Humpback mother and calf: a once and future target, despite their songs

Extremists contol the agenda as they often do, and everybody loses.

At one end are the members of Sea Shepherd, willing to protect whales at any cost, convinced of the righteousness of what they do. Perhaps you have checked them out. Here’s a blog of one who was present as an observer at the Morocco meeting You can get the sense of commitment, intransigence, and a willingness to occasionally use violence.

Sea Shepherd's ship, the Farley Mowat, heading off to battle (paul taggert wpnnews)

At the other end are the Japanese who have continued whaling despite the moratorium, whaling under the guise of doing ‘scientific research’, trying in every way possible to ‘encourage’ other members of the IWC to vote for the reinstitution of commercial whaling, as unwilling to compromise as the most strident ecoterrorists.

Will the moratorium on hunting the great whales be lifted? Will Japan change its ways, and cease to hunt whales ‘for scientific research purposes? Once again, not this year.

Last month at the annual IWC meeting, this time in Morocco, an odd compromise was floated. Let’s allow some limited commercial whaling of some relatively abundant species, and close the whaling-for-research loophole. It didn’t get anywhere – no vote, but tabled for a year to allow calmer consideration. Japan wanted more whaling rights than the proposal allowed for, and conservation nations were split. You can imagine where Sea Shepherd stood.

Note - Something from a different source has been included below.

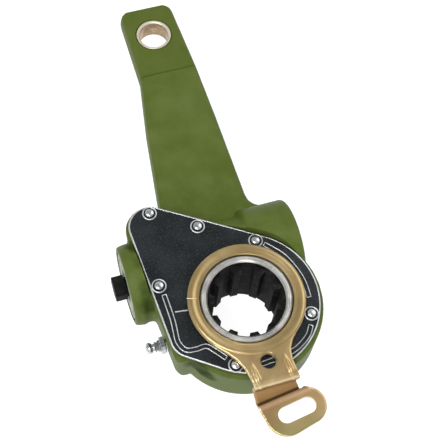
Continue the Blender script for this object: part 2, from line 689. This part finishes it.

But what is the solution? Tabling the compromise for a year perhaps provides time to develop a better proposal, perhaps gives Japan more time to lobby for (some say buy) more support of its position. Extreme conservationists, like Sea Shepherd, have more time to harass Japanese vessels whaling in the Antarctic.

The Japanese hunt - for 'scientific research' - continues (oliveventures.com.gc)

For any hope of resolution, the extreme positions of course must be abandoned. Surely there are objectives that most would agree with.

Despite the howls of the extremists, how about these:
– Endangered whale species should be allowed to recover at least to sustainable population levels.
– The Antarctic should continue to be a sanctuary for whales, enforced through economic sanctions.
– Whaling for scientific research should be terminated.
– Limited commercial whaling is probably going to be necessary to keep population numbers of some species at reasonable levels. Recovery of populations to historic levels is not a viable option, for the oceans have deteriorated in too many ways.
– Arctic Inuit should be able to hunt small numbers of whales, as they have traditionally done for many centuries.
– Small cetaceans (dolphins, porpoises, killer whales, pilot whales) should receive the same protection as the Great Whales.

Whale kabobs in Iceland, another wannabe whaling nation (madeiraislanddirect.com)

The Inuit apologise to the whales – and fish – that they kill to eat. Not a bad idea. We need to co-exist.